Sent from my GT-I9500 using Tapatalk HD

Reactions: Like 1


----------



## RawRam_cpt (18/1/14)

[quote="You will be our 7th SA Reonut - now equal to the Aussies!
Edit: You are fast - see you have already registered![/quote]

Woah woah woah! Nobody told me this was about beating the Aussies! Might just HAVE to get a Reo-shmeo now!

And congrats Oupa, Silver Vein looks good!


Sent from my GT-I9300 using Tapatalk

Reactions: Like 1


----------



## Derick (18/1/14)

Congrats Oupa - I have the exact same one, they are pretty awesome

Reactions: Like 1


----------



## Silver (18/1/14)

@Derick, i dont recall much detailed feedback from you on your REO experience? 
Tell us how it vapes? And what you think...

Reactions: Like 1


----------



## Gizmo (18/1/14)

Perfect looking coil you got bud. Enjoy it's a super awesome mod.

Reactions: Like 1


----------



## Oupa (19/1/14)

Thanks guys... really enjoying it! Rebuilt the coil already this morning. First one was 9 wraps 28gauge kanthal and it came in at 1.5ohm. Did 7 wraps this evening and came to 1ohm exactly. Awesome vape... can't beat it for flavour and vapour! The Reo is so simple but so effective!

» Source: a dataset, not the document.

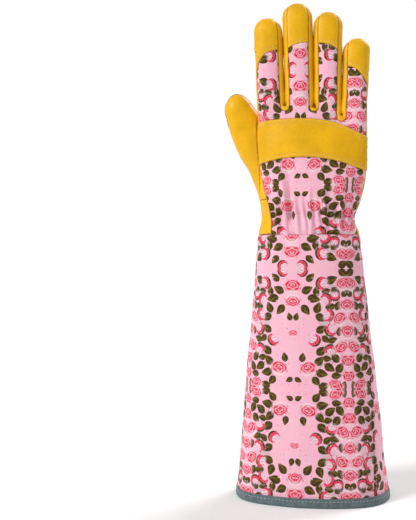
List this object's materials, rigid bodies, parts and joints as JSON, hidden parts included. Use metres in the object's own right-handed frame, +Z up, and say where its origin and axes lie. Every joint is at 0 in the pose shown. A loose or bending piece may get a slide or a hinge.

Reactions: Like 2 | Winner 1


----------



## RIEFY (19/1/14)

did u drill out your airhole?

Sent from my GT-I9500 using Tapatalk HD

Reactions: Like 1


----------



## Oupa (19/1/14)

Nope keeping it standard. Don't like a draw that's too loose. The airflow on the RM2 is perfect for me.

Reactions: Like 1 | Agree 1


----------



## Silver (19/1/14)

How do you find the throat hit @Oupa?


----------



## Oupa (19/1/14)

I started on 24mg years ago and then used 18mg for quite a long time. Eventually went down to 12mg and now on 9mg. So I am not a big chaser of throat hit anymore, but it gives quite a thump for 9mg.


----------



## Silver (19/1/14)

Would you say it gives the same thump as a PT2 on the same juice strength?


----------



## Oupa (19/1/14)

For sure... it would also be dependent on the coil you build and your juice PG/VG ratio. But you can't even compare it with protanks or any other clearomizers.

Reactions: Like 2


----------



## Silver (19/1/14)

Ok thanks @Oupa.


----------



## Derick (19/1/14)

Yeah I gotta agree, the reo gives more TH than a protank with the same Mg of nicotine. It has made me consider moving from 18 to 12


----------



## Andre (19/1/14)

Derick said:


> Yeah I gotta agree, the reo gives more TH than a protank with the same Mg of nicotine. It has made me consider moving from 18 to 12


When I got my Reo dropped by 12 mg, albeit from a high content. Now on around 20 mg, with 12 in the evenings. If you have trouble adapting to 12 mg, just lower the resistance of your coil a tad. For me 0.8 to 1.0 hits the sweet spot, using 28g Kanthal.


----------



## RIEFY (21/1/14)

curious to know what you take to work with you now that you have a reo.?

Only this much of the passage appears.